:: DATA EXTRACT ::

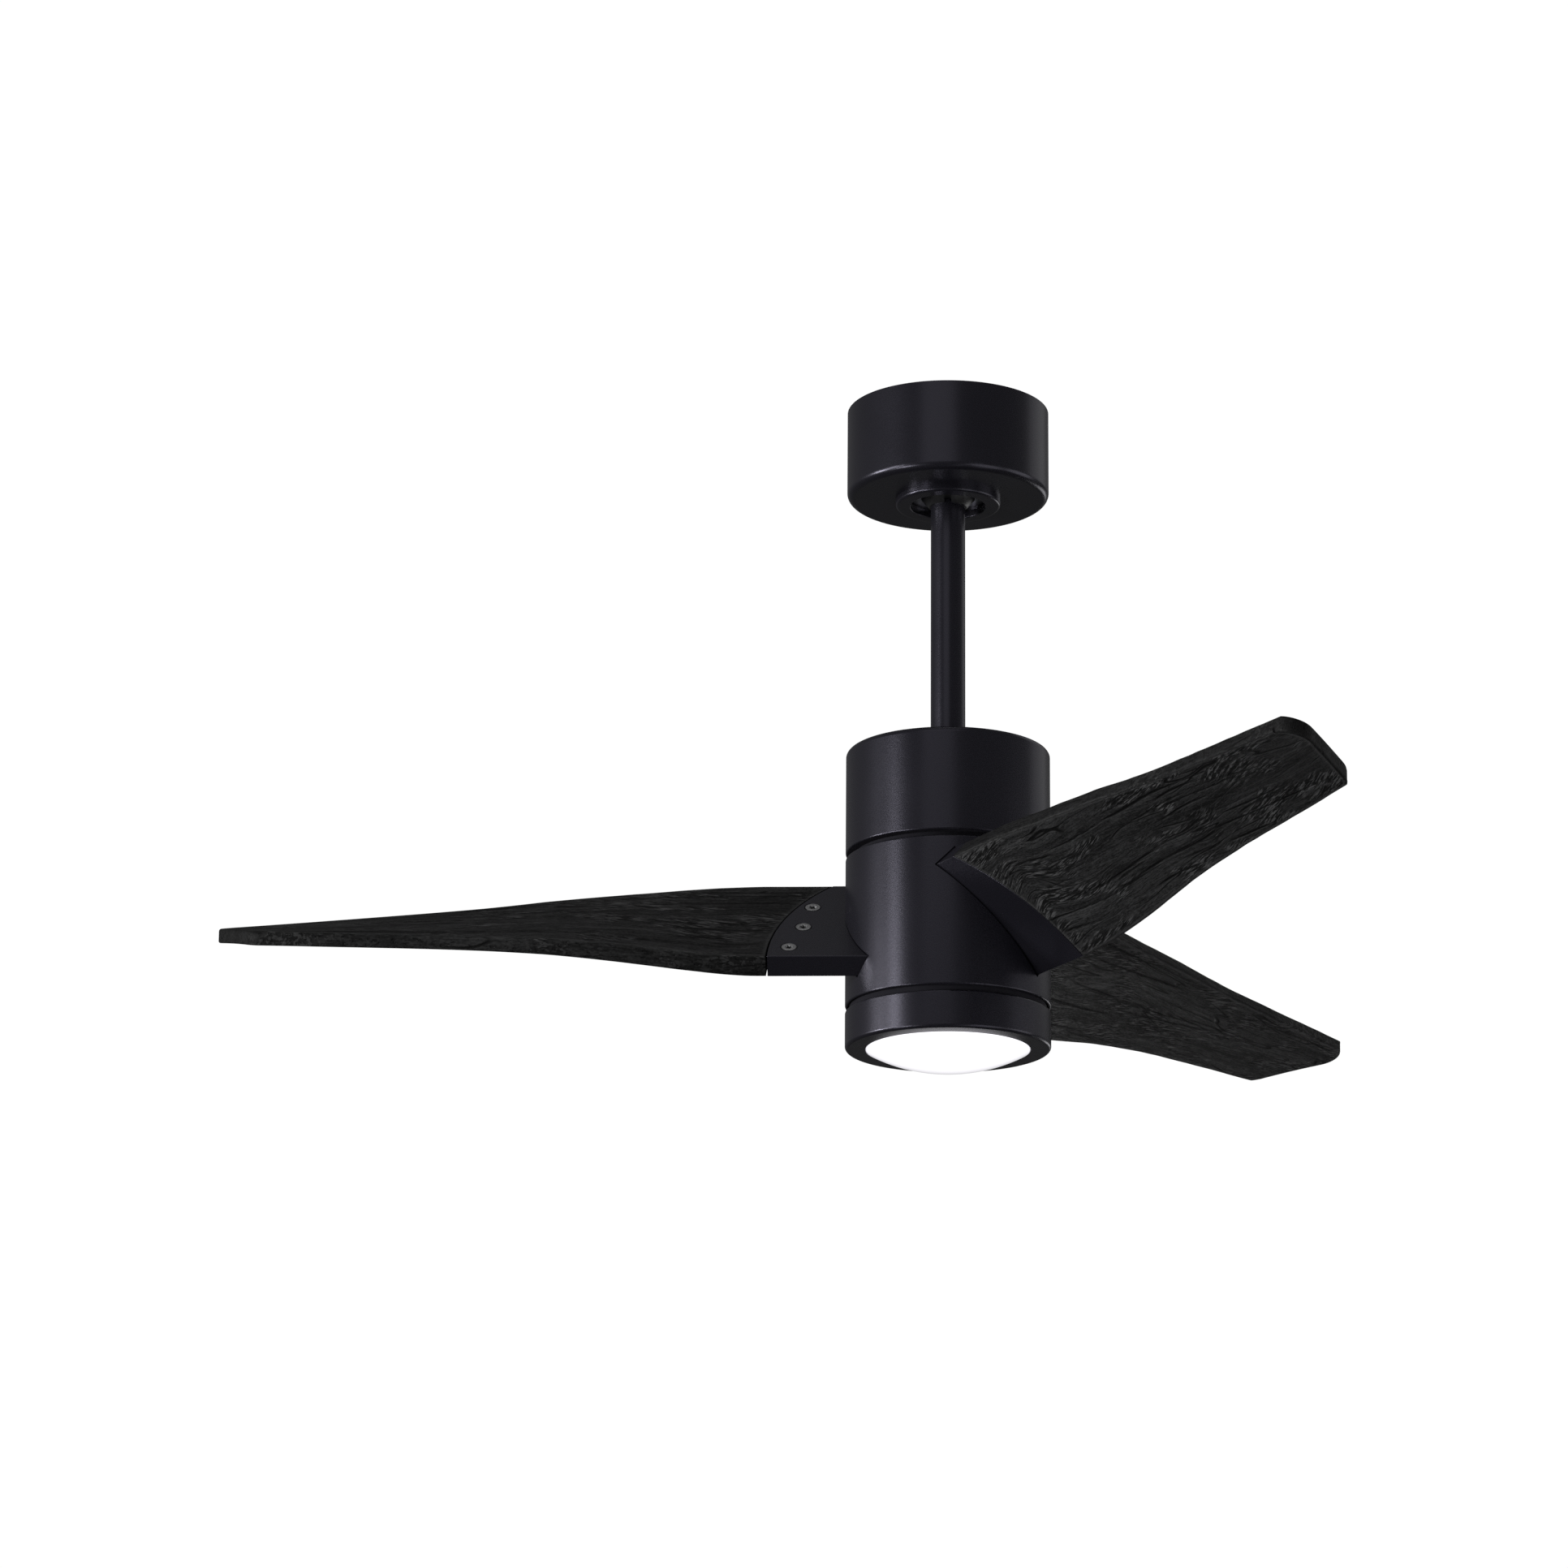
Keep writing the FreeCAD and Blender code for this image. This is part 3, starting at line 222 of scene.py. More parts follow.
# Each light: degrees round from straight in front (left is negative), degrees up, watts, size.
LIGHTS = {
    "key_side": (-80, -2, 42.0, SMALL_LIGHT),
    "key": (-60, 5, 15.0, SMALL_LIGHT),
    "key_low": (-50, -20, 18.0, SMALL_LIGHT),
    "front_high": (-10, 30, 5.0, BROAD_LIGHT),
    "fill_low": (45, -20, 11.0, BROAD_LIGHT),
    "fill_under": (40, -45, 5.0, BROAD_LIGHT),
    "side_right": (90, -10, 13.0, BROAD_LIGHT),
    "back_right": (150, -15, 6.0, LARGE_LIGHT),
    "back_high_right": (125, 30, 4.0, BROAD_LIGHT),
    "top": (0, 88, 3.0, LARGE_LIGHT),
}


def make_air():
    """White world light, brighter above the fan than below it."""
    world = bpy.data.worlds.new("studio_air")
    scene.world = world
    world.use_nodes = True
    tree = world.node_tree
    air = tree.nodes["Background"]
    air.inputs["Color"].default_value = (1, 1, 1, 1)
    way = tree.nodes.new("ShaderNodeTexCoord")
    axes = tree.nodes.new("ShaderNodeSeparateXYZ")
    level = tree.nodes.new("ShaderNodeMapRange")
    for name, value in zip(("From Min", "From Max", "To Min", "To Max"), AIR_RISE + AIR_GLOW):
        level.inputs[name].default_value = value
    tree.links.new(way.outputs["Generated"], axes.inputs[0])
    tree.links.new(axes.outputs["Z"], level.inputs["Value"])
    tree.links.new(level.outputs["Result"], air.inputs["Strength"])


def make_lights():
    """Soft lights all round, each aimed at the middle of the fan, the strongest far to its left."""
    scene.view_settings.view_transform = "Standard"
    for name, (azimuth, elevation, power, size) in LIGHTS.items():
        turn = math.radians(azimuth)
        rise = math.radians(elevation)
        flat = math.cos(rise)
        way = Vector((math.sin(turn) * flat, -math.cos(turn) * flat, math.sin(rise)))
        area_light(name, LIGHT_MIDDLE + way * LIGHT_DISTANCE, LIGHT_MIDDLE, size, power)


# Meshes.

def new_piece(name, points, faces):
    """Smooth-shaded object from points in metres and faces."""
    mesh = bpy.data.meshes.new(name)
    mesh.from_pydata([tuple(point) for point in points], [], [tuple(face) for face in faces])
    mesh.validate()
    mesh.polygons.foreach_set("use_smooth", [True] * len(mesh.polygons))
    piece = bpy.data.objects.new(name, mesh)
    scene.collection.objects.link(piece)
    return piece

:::

▸ TASK TO COMPLETE: Reproduce the full listing word for word.

▸ RESULT FOR THIS TASK:
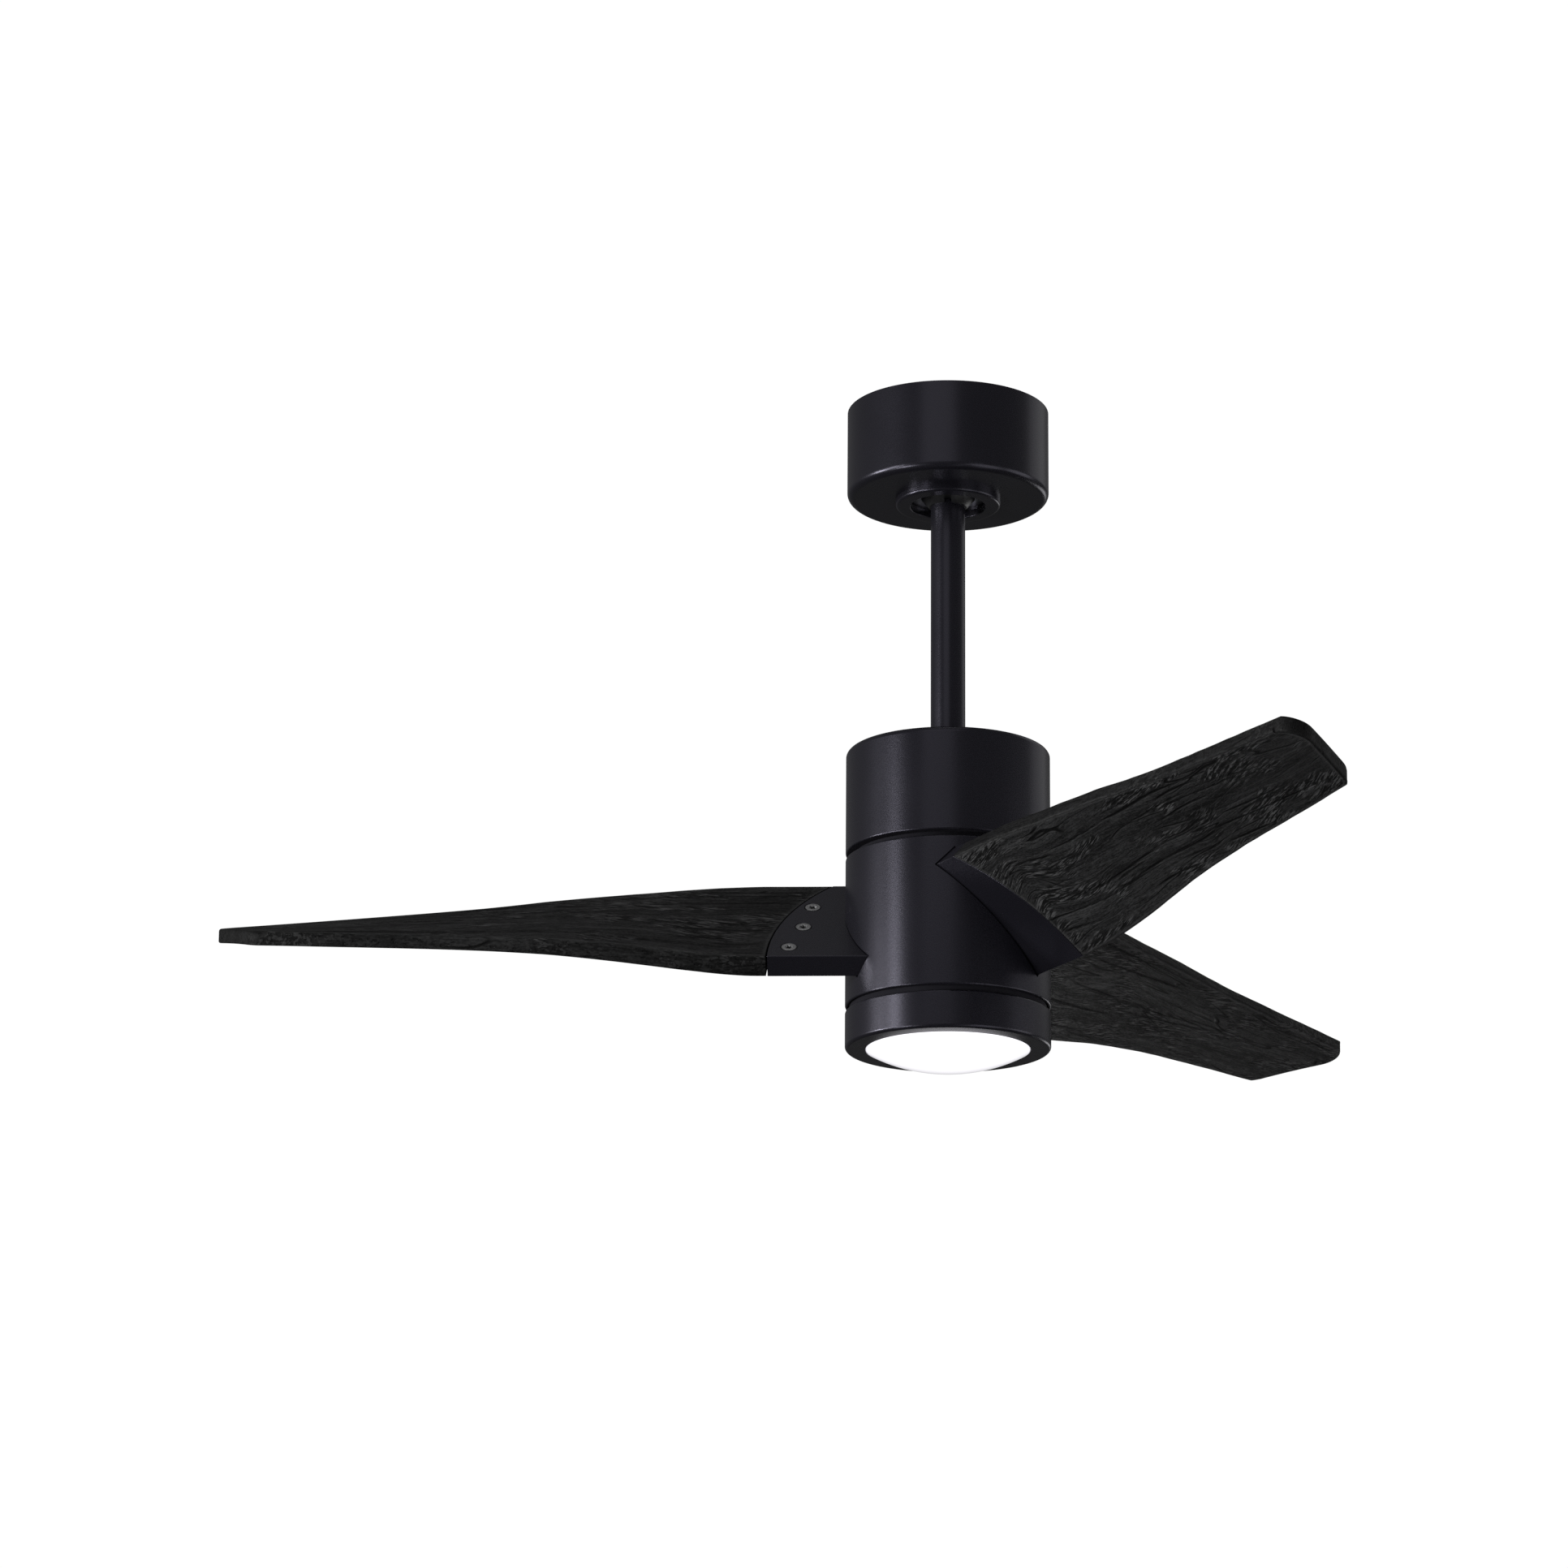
Keep writing the FreeCAD and Blender code for this image. This is part 3, starting at line 222 of scene.py. More parts follow.
# Each light: degrees round from straight in front (left is negative), degrees up, watts, size.
LIGHTS = {
    "key_side": (-80, -2, 42.0, SMALL_LIGHT),
    "key": (-60, 5, 15.0, SMALL_LIGHT),
    "key_low": (-50, -20, 18.0, SMALL_LIGHT),
    "front_high": (-10, 30, 5.0, BROAD_LIGHT),
    "fill_low": (45, -20, 11.0, BROAD_LIGHT),
    "fill_under": (40, -45, 5.0, BROAD_LIGHT),
    "side_right": (90, -10, 13.0, BROAD_LIGHT),
    "back_right": (150, -15, 6.0, LARGE_LIGHT),
    "back_high_right": (125, 30, 4.0, BROAD_LIGHT),
    "top": (0, 88, 3.0, LARGE_LIGHT),
}


def make_air():
    """White world light, brighter above the fan than below it."""
    world = bpy.data.worlds.new("studio_air")
    scene.world = world
    world.use_nodes = True
    tree = world.node_tree
    air = tree.nodes["Background"]
    air.inputs["Color"].default_value = (1, 1, 1, 1)
    way = tree.nodes.new("ShaderNodeTexCoord")
    axes = tree.nodes.new("ShaderNodeSeparateXYZ")
    level = tree.nodes.new("ShaderNodeMapRange")
    for name, value in zip(("From Min", "From Max", "To Min", "To Max"), AIR_RISE + AIR_GLOW):
        level.inputs[name].default_value = value
    tree.links.new(way.outputs["Generated"], axes.inputs[0])
    tree.links.new(axes.outputs["Z"], level.inputs["Value"])
    tree.links.new(level.outputs["Result"], air.inputs["Strength"])


def make_lights():
    """Soft lights all round, each aimed at the middle of the fan, the strongest far to its left."""
    scene.view_settings.view_transform = "Standard"
    for name, (azimuth, elevation, power, size) in LIGHTS.items():
        turn = math.radians(azimuth)
        rise = math.radians(elevation)
        flat = math.cos(rise)
        way = Vector((math.sin(turn) * flat, -math.cos(turn) * flat, math.sin(rise)))
        area_light(name, LIGHT_MIDDLE + way * LIGHT_DISTANCE, LIGHT_MIDDLE, size, power)


# Meshes.

def new_piece(name, points, faces):
    """Smooth-shaded object from points in metres and faces."""
    mesh = bpy.data.meshes.new(name)
    mesh.from_pydata([tuple(point) for point in points], [], [tuple(face) for face in faces])
    mesh.validate()
    mesh.polygons.foreach_set("use_smooth", [True] * len(mesh.polygons))
    piece = bpy.data.objects.new(name, mesh)
    scene.collection.objects.link(piece)
    return piece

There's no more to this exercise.